Diamond-point engraving appeared in Murano between 1530 and 1535, thanks to the glass-maker Vincenzo D'Angelo. The technique consists of delimiting the contours of the subjects with a continuous line and then filling the spaces with hatched lines.
The goblet is engraved with the coat of arms of the Medici family, characterised by six roundels (solid residues obtained after the extraction of oil from grains and oleaginous fruits) that nod to the fact that the members of this family were originally pharmacists or doctors, before becoming merchants and bankers. There are many forest animals on both sides: a squirrel, two boars, a fox, a deer and a doe, or exotic animals: a hoopoe, a peacock, a rhinoceros and an elephant. We also see a cat, a bee, a ladybird and various bird species, including three birds of prey (one with its prey).

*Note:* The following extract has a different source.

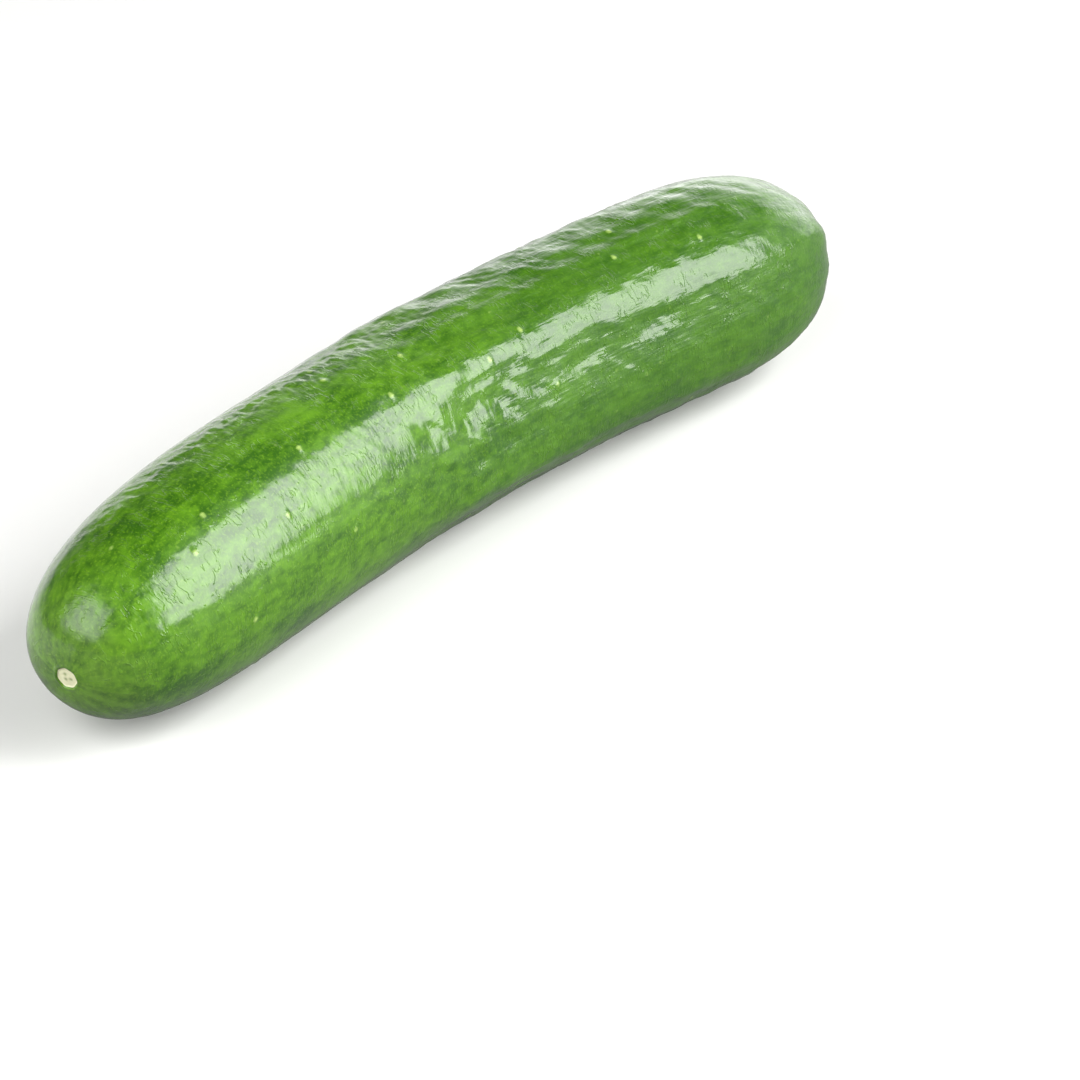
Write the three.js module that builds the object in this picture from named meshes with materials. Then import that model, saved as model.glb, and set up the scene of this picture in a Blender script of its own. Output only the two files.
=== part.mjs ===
// A whole cucumber as picked, lying on its side. It is one grown piece, so it is one mesh:
// a blunt blossom end with a small round scar, a long, bowed body with shallow lengthwise
// ribs, cross wrinkles and low warts, and a stem end with a short cut stub in a dimple.
// Units are millimetres. +X runs from the blossom end to the stem end, +Z is up, and the
// origin is on the surface that the fruit lies on, under the middle of its bounding box.
import * as THREE from "three";
import { mergeVertices } from "three/addons/utils/BufferGeometryUtils.js";

// Driving dimensions
const LENGTH = 213; // blossom tip to the shoulder round the stub
const DIAMETER = 42; // nominal, halfway along
const BOW = 11.5; // how far the middle stands sideways from a line through the ends
const NOD = 1.5; // how far the blossom tip droops
const NOD_REACH = 34;
const SEAT_DEPTH = 0.6; // the underside is pressed flat by this much

// Outline along the fruit
const BLOSSOM_CAP = 0.3; // share of the length over which the blossom end rounds off
const BLOSSOM_BLUNT = 3; // exponent of that rounding: 2 is an ellipse, more is blunter
const BLOSSOM_DOME = 0.7; // the very tip swells out by this much
const DOME_RADIUS = 9;
const STEM_CAP = 0.2;
const STEM_BLUNT = 2.35;
const SWELL_AT_BLOSSOM = 0.985; // thickness there, as a share of the nominal
const SWELL_TO_STEM = 0.045; // how much thicker the body gets towards the stem

// Blossom scar: a corky disc, sunk a little inside a low lip
const SCAR_RADIUS = 2.1;
const SCAR_SUNK = 0.3;
const SCAR_LIP = 0.3;

// Stem stub: what is left of the stalk, cut square, in a shallow dimple
const STUB_RADIUS = 3.6;
const STUB_TALL = 2.2;
const STUB_FOOT = 1.5; // width of the fillet at its root
const STUB_RIDGES = 5;
const STUB_RIDGE_HEIGHT = 0.35;
const DIMPLE_RADIUS = 11;
const DIMPLE_DEPTH = 2;

// Mesh
const AROUND = 68;
const ALONG = 74; // rings between the two end features
const FINE_STEPS = 4000; // steps in which the outline's arc length is measured

// Warts
const WART_COUNT = 62;
const WART_HEIGHT = 0.4;
const WART_WIDTH = 1.5;
const GOLDEN_TURN = 2.399963;

const RADIUS = DIAMETER / 2;
const TAU = Math.PI * 2;
const smoothstep = THREE.MathUtils.smoothstep;

// Radius of the plain body, share from 0 at the blossom tip to 1 at the stem shoulder.
function bodyRadius(share) {
  const swell = SWELL_AT_BLOSSOM + SWELL_TO_STEM * share * share;
  const nearBlossom = Math.max(0, 1 - share / BLOSSOM_CAP);
  const nearStem = Math.max(0, 1 - (1 - share) / STEM_CAP);
  const blossom = (1 - nearBlossom ** BLOSSOM_BLUNT) ** (1 / BLOSSOM_BLUNT);
  const stem = (1 - nearStem ** STEM_BLUNT) ** (1 / STEM_BLUNT);
  return RADIUS * swell * blossom * stem;
}

// How far the ends stand out from, or sink below, the plain outline at a radius.
function endShift(share, radius) {
  if (share < 0.5) return -BLOSSOM_DOME * (1 - smoothstep(radius, 0, DOME_RADIUS));
  return -DIMPLE_DEPTH * (1 - smoothstep(radius, STUB_RADIUS, DIMPLE_RADIUS));
}

// The body's outline as (radius, distance along) points an equal arc length apart,
// from the lip of the scar to the root of the stub.
function bodyOutline() {
  const fine = [];
  for (let i = 0; i <= FINE_STEPS; i++) {
    const share = (1 - Math.cos((Math.PI * i) / FINE_STEPS)) / 2;
    const radius = bodyRadius(share);
    fine.push(new THREE.Vector2(radius, LENGTH * share + endShift(share, radius)));
  }
  const reached = [0];
  for (let i = 1; i < fine.length; i++) {
    reached.push(reached[i - 1] + fine[i].distanceTo(fine[i - 1]));
  }
  const start = reached[fine.findIndex((p) => p.x > SCAR_RADIUS + 2 * SCAR_LIP)];
  const end = reached[fine.findLastIndex((p) => p.x > STUB_RADIUS + STUB_FOOT)];
  const outline = [];
  let next = 0;
  for (let i = 0; i <= ALONG; i++) {
    const wanted = start + ((end - start) * i) / ALONG;
    while (next < reached.length - 2 && reached[next + 1] < wanted) next++;
    const part = (wanted - reached[next]) / (reached[next + 1] - reached[next]);
    outline.push(fine[next].clone().lerp(fine[next + 1], part));
  }
  return outline;
}

// The whole outline, from the axis at the scar to the axis at the stub's cut face.
function wholeOutline() {
  const body = bodyOutline();
  const tipAt = body[0].y;
  const scar = [
    [0, SCAR_SUNK * 0.6],
    [SCAR_RADIUS * 0.4, SCAR_SUNK * 0.6],
    [SCAR_RADIUS * 0.8, SCAR_SUNK],
    [SCAR_RADIUS, SCAR_SUNK * 0.7],
    [SCAR_RADIUS + SCAR_LIP, -SCAR_LIP * 0.6],
  ];
  const rootAt = body[body.length - 1].y;
  const stub = [
    [STUB_RADIUS + STUB_FOOT * 0.35, 0.25],
    [STUB_RADIUS, STUB_TALL * 0.4],
    [STUB_RADIUS * 0.96, STUB_TALL * 0.7],
    [STUB_RADIUS, STUB_TALL - 0.25],
    [STUB_RADIUS * 0.92, STUB_TALL],
    [STUB_RADIUS * 0.5, STUB_TALL - 0.1],
    [0, STUB_TALL - 0.3],
  ];
  return [
    ...scar.map(([radius, sunk]) => new THREE.Vector2(radius, tipAt + sunk)),
    ...body,
    ...stub.map(([radius, tall]) => new THREE.Vector2(radius, rootAt + tall)),
  ];
}

// Lengthwise ribs: a faint three-sidedness everywhere, and flutes that wander as they
// run, hardly felt near the blossom end and strongest past the middle.
function ribs(along, angle) {
  const grown = 0.35 + 0.65 * smoothstep(along, 0.25 * LENGTH, 0.6 * LENGTH);
  const threeSided = 0.28 * Math.cos(3 * angle + 0.5 + 0.5 * Math.sin(along / 62));
  const fiveSided = 0.18 * Math.cos(5 * angle - 1.1 + along / 90);
  const flutes = 0.34 * Math.cos(10 * angle + 1.1 * Math.sin(along / 41 + 1));
  const between = 0.2 * Math.cos(13 * angle + 2 - along / 60);
  return threeSided + grown * (fiveSided + flutes + between);
}

// Cross wrinkles: short swells between the ribs, in patches.
function wrinkles(along, angle) {
  const wander = 1.6 * Math.sin(2 * angle + along / 33) + 1.1 * Math.sin(5 * angle);
  const patch = 0.55 + 0.45 * Math.sin(along / 24 + 3 * angle + 1.2);
  const short = Math.sin((TAU * along) / 11 + wander) * Math.cos(8 * angle + along / 19);
  const long = Math.sin((TAU * along) / 27 + 2 * angle + 0.7);
  return 0.24 * patch * short + 0.15 * long;
}

// Creases that run together towards the stub and, fainter, towards the scar.
function endCreases(along, angle, radius) {
  const atStem = along > LENGTH / 2;
  const depth = atStem ? 0.45 : 0.16;
  const inner = atStem ? STUB_RADIUS + STUB_FOOT : SCAR_RADIUS + 1;
  const outer = atStem ? 16 : 9;
  const fadeIn = smoothstep(radius, inner, inner + 3);
  const fadeOut = 1 - smoothstep(radius, inner + 3, outer);
  return -depth * fadeIn * fadeOut * (0.5 + 0.5 * Math.cos(9 * angle + along / 40));
}

// Each wart's middle is a point of the mesh, so that none falls between two.
function wartPlaces(outline) {
  const first = 9;
  const last = outline.length - 17;
  const places = [];
  for (let i = 0; i < WART_COUNT; i++) {
    const ring = Math.round(first + ((last - first) * (i + 0.5)) / WART_COUNT);
    const step = Math.round(((i * GOLDEN_TURN + 0.35 * Math.sin(i * 5.1)) / TAU) * AROUND);
    places.push({
      along: outline[ring].y,
      angle: (step / AROUND) * TAU,
      height: WART_HEIGHT * (0.65 + 0.35 * Math.sin(i * 2.7)),
    });
  }
  return places;
}

function warts(places, along, angle) {
  let height = 0;
  for (const wart of places) {
    const lengthwise = along - wart.along;
    if (Math.abs(lengthwise) > 4 * WART_WIDTH) continue;
    const turn = angle - wart.angle;
    const round = RADIUS * Math.atan2(Math.sin(turn), Math.cos(turn));
    height += wart.height * Math.exp(-(lengthwise ** 2 + round ** 2) / WART_WIDTH ** 2);
  }
  return height;
}

// How far the skin stands out from the plain outline at a point of it.
function relief(places, along, angle, radius) {
  if (along > LENGTH / 2 && radius < STUB_RADIUS + STUB_FOOT) {
    const toRim = smoothstep(radius, STUB_RADIUS * 0.4, STUB_RADIUS);
    return STUB_RIDGE_HEIGHT * toRim * Math.cos(STUB_RIDGES * angle + 0.4);
  }
  const fullness = smoothstep(radius, SCAR_RADIUS, RADIUS);
  const onBody = fullness * (ribs(along, angle) + wrinkles(along, angle));
  return onBody + endCreases(along, angle, radius) + warts(places, along, angle);
}

// The bowed middle line at a distance along it: its place, and the two directions that
// a cross-section is drawn in, sideways and upwards.
function middleLine(along) {
  const share = (2 * along) / LENGTH - 1;
  const heading = Math.atan((-4 * BOW * share) / LENGTH);
  const toTip = Math.max(0, 1 - along / NOD_REACH);
  const pitch = Math.atan((2 * NOD * toTip) / NOD_REACH);
  return {
    place: new THREE.Vector3(along, BOW * (1 - share * share), -NOD * toTip * toTip),
    sideways: new THREE.Vector3(-Math.sin(heading), Math.cos(heading), 0),
    upwards: new THREE.Vector3(
      -Math.sin(pitch) * Math.cos(heading),
      -Math.sin(pitch) * Math.sin(heading),
      Math.cos(pitch),
    ),
  };
}

// The solid: the outline turned about its axis, then carved, bowed and laid on its seat.
function fruitGeometry() {
  const outline = wholeOutline();
  const places = wartPlaces(outline);
  const turned = new THREE.LatheGeometry(outline, AROUND);
  turned.deleteAttribute("normal");
  turned.deleteAttribute("uv");
  const geometry = mergeVertices(turned, 1e-4);
  const position = geometry.getAttribute("position");
  const point = new THREE.Vector3();
  for (let i = 0; i < position.count; i++) {
    point.fromBufferAttribute(position, i);
    const along = point.y;
    const radius = Math.hypot(point.x, point.z);
    const angle = Math.atan2(point.z, point.x);
    const grown = radius < 1e-3 ? 0 : radius + relief(places, along, angle, radius);
    const { place, sideways, upwards } = middleLine(along);
    point.copy(place);
    point.addScaledVector(sideways, grown * Math.sin(angle));
    point.addScaledVector(upwards, grown * Math.cos(angle));
    point.z = Math.max(point.z, SEAT_DEPTH - RADIUS);
    position.setXYZ(i, point.x, point.y, point.z);
  }
  geometry.computeBoundingBox();
  const { min, max } = geometry.boundingBox;
  geometry.translate(-(min.x + max.x) / 2, -(min.y + max.y) / 2, -min.z);
  geometry.computeVertexNormals();
  return geometry;
}

const skin = new THREE.MeshStandardMaterial({
  color: 0x3f8a12,
  roughness: 0.3,
  metalness: 0,
});

const cucumber = new THREE.Mesh(fruitGeometry(), skin);
cucumber.name = "cucumber";

const fruit = new THREE.Group();
fruit.add(cucumber);

export default fruit;
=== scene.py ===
# A whole cucumber lying on its side on a pale floor, in soft studio light.
#
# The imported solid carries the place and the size. One finer piece stands for it here: the
# same body of the same measurements, with the furrows, crinkles and warts of the real skin.
# Lengths are worked out in millimetres along the fruit, and become metres at the very end.

import math

import bmesh
import bpy
from mathutils import Matrix, Vector, noise


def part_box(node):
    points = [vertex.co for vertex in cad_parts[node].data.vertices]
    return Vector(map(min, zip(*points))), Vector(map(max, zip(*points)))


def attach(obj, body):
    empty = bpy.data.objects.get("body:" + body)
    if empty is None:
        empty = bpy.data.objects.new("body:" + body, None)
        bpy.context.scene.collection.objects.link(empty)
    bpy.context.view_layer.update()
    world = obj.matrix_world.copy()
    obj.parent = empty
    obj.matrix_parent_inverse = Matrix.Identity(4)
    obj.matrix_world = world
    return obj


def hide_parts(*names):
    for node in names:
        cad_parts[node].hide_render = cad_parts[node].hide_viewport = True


bl_info = {
    "name": "Cucumber",
    "version": (1, 0, 0),
    "blender": (4, 5, 0),
    "location": "3D View > Sidebar > Cucumber",
    "description": "Builds a whole cucumber with waxy skin, and a small studio round it",
    "category": "Add Mesh",
}

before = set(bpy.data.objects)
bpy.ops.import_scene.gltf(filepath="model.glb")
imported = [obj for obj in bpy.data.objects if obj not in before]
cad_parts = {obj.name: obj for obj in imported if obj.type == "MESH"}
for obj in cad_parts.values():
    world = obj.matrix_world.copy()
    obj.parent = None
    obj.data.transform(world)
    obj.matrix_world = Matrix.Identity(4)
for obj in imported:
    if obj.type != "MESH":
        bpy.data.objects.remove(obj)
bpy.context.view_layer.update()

MM = 0.001
TAU = 2 * math.pi

# The outline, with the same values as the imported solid: in mm, with the caps as shares of
# the length and the swell as a share of the radius
NOD = 1.5
NOD_REACH = 34
SEAT_DEPTH = 0.6
BLOSSOM_CAP = 0.3
BLOSSOM_BLUNT = 3
BLOSSOM_DOME = 0.7
DOME_RADIUS = 9
STEM_CAP = 0.2
STEM_BLUNT = 2.35
SWELL_AT_BLOSSOM = 0.985
SWELL_TO_STEM = 0.045
SCAR_RADIUS = 2.1
SCAR_LIP = 0.3
STUB_RADIUS = 3.6
STUB_TALL = 2.2
STUB_FOOT = 1.5
STUB_RIDGES = 5
DIMPLE_RADIUS = 11
DIMPLE_DEPTH = 2

# The scar's face lies in a shallow hollow inside its lip, and bulges again in its middle. The
# hollow's wall runs between these distances from the scar's edge.
HOLLOW_DEPTH = 0.26
HOLLOW_WALL = (-0.35, 0.2)
FACE_BULGE = 0.14
LIP_HEIGHT = 0.16
LIP_WIDTH = 0.28
LOBES = 7
LOBE_HEIGHT = 0.05
# Pits in the scar, where the flower's threads ran: the angle round it in radians, the
# distance from its middle and the half width
SCAR_PITS = ((0.6, 0.7, 0.34), (2.5, 0.6, 0.3), (4.4, 0.75, 0.32))
PIT_DEPTH = 0.12

# The stub's outline: how far out past its radius, and how far up from its foot
STUB_OUTLINE = ((STUB_FOOT, 0), (0.55, 0.22), (0.1, 0.8), (-0.12, 1.4), (0, STUB_TALL - 0.2),
                (-0.25, STUB_TALL), (-STUB_RADIUS / 2, STUB_TALL - 0.12),
                (-STUB_RADIUS, STUB_TALL - 0.35))
STUB_RIDGE_HEIGHT = 0.35

# How finely the body is divided: quads about 0.45 mm long and 0.75 mm wide
AROUND = 176
RINGS = 556
SCAR_RINGS = 16
STUB_RINGS = 20
# The stub's lowest rings are its foot, where the skin still runs up
FOOT_RINGS = 4
# Steps in which the outline is measured, before the rings are set an equal arc apart
OUTLINE_STEPS = 6000
# The order of the piece's materials
SKIN, SCAR, STALK = 0, 1, 2

# The blossom half is round and smooth. Past it the fruit has five soft sides, and on each
# of their crests the flutes and the fine ribs stand out. Millimetres along the fruit.
SMOOTH_TO = 74
SIDED_FROM = 100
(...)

The other main motif, which is opposite the coat of arms, is a lion, which represents Ferdinand I, Grand Duke of Tuscany from 1587 to 1609, to whom the inscription on the border of the goblet "FERDiNADVs * M * D * ETrVriAE" refers (Etruria corresponded to the area of Tuscany). With the presence of five roundel symbols of the Medici family on the fur, one leg resting on the terrestrial globe and the other on the cross of the Tuscan order of Saint-Etienne (founded by Cosimo I de' Medici in 1572), the king of animals, also known as Ferdinand I, is depicted as being crowned with a papal tiara, reigning as absolute master over Tuscany and the world. One may be able to see a satire of the manner in which the Grand Duke led Tuscany in this symbolic representation.
This animal decoration constitutes a veritable illustrated bestiary and is exceptional and very rarely engraved in Venice. Furthermore, an inventory of the wardrobe of Ferdinand I de' Medici, prepared in 1587, included 4 glass basins adorned with animals, which would guide the Florentine production of this unique goblet. It was transformed into a ciborium in the 19th century, with the original glass base replaced by golden brass.